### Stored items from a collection

# # # # # # #

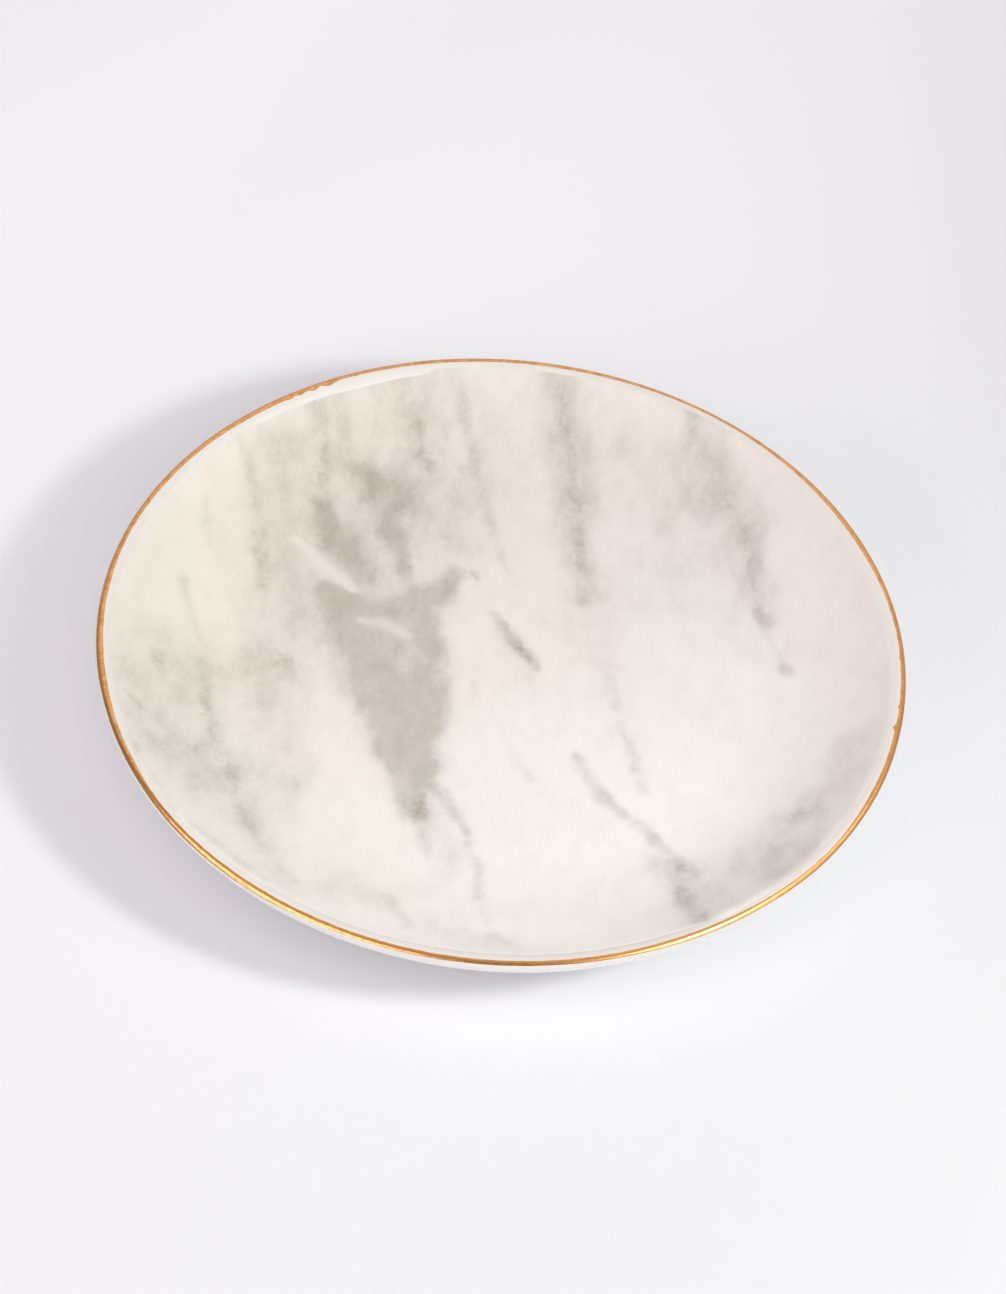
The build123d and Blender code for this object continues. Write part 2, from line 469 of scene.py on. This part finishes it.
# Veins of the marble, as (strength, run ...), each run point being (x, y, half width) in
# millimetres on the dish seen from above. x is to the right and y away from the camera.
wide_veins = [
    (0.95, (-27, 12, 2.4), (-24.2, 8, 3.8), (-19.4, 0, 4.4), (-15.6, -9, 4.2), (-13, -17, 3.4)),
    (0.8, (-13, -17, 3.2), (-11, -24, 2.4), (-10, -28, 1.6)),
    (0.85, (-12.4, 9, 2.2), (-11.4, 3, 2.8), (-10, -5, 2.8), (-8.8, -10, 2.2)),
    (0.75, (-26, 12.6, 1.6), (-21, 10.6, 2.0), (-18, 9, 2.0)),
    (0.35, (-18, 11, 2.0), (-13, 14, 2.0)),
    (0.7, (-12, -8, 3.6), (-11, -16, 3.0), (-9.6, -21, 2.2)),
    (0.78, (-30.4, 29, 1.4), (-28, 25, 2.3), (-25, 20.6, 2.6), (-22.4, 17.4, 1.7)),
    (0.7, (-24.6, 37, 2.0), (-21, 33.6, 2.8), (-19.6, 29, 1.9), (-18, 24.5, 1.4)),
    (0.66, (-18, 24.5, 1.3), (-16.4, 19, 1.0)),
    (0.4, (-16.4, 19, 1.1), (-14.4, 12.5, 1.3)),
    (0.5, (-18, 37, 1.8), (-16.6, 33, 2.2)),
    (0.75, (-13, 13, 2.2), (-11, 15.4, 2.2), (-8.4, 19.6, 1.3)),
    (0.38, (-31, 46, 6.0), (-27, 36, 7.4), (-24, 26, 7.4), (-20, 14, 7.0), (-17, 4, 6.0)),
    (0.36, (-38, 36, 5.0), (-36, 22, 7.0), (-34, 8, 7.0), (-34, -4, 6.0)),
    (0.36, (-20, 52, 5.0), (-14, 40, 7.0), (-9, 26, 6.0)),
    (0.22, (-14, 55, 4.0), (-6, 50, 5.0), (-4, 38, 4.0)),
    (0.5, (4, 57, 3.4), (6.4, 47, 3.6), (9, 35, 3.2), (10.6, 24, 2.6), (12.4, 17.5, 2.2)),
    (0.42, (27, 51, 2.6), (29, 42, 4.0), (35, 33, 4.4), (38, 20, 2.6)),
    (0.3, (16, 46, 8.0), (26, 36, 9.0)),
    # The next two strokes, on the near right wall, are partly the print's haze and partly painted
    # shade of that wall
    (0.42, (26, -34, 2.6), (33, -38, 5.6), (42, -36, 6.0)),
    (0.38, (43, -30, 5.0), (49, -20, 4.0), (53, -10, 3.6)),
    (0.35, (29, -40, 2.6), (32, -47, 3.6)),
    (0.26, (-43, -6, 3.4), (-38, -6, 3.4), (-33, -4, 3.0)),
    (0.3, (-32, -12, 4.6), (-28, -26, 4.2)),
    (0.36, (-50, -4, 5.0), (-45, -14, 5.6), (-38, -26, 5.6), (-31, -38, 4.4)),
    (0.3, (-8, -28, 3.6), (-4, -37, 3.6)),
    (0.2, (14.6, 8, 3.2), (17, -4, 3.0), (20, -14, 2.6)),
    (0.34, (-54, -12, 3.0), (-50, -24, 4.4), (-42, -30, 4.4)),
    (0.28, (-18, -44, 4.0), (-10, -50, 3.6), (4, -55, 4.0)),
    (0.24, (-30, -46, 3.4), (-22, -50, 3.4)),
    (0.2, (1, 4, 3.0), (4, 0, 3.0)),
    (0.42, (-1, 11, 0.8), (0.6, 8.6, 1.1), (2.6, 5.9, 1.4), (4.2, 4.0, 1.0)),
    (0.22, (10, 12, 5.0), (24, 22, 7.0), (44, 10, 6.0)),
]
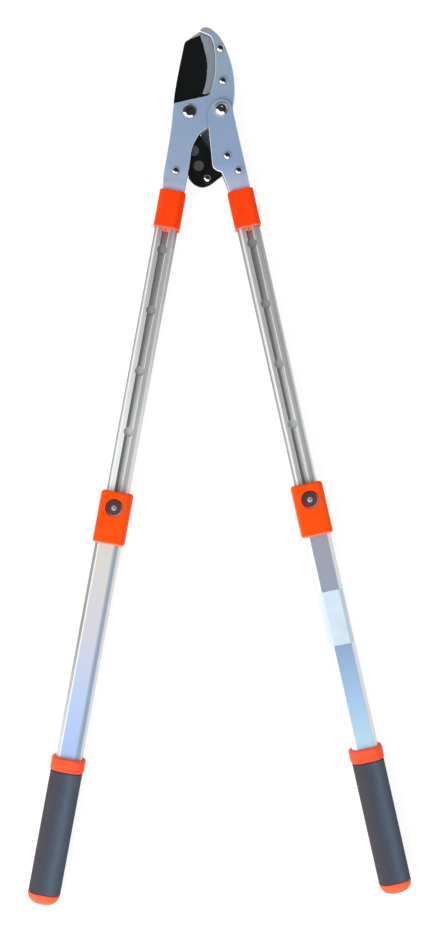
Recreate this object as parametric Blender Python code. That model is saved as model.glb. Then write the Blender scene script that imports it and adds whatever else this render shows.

# # # # # # #

### Your instructions
Copy every line from the entries that contains the word "code".

### Correct answer
The build123d and Blender code for this object continues. Write part 2, from line 469 of scene.py on. This part finishes it.
Recreate this object as parametric Blender Python code. That model is saved as model.glb. Then write the Blender scene script that imports it and adds whatever else this render shows.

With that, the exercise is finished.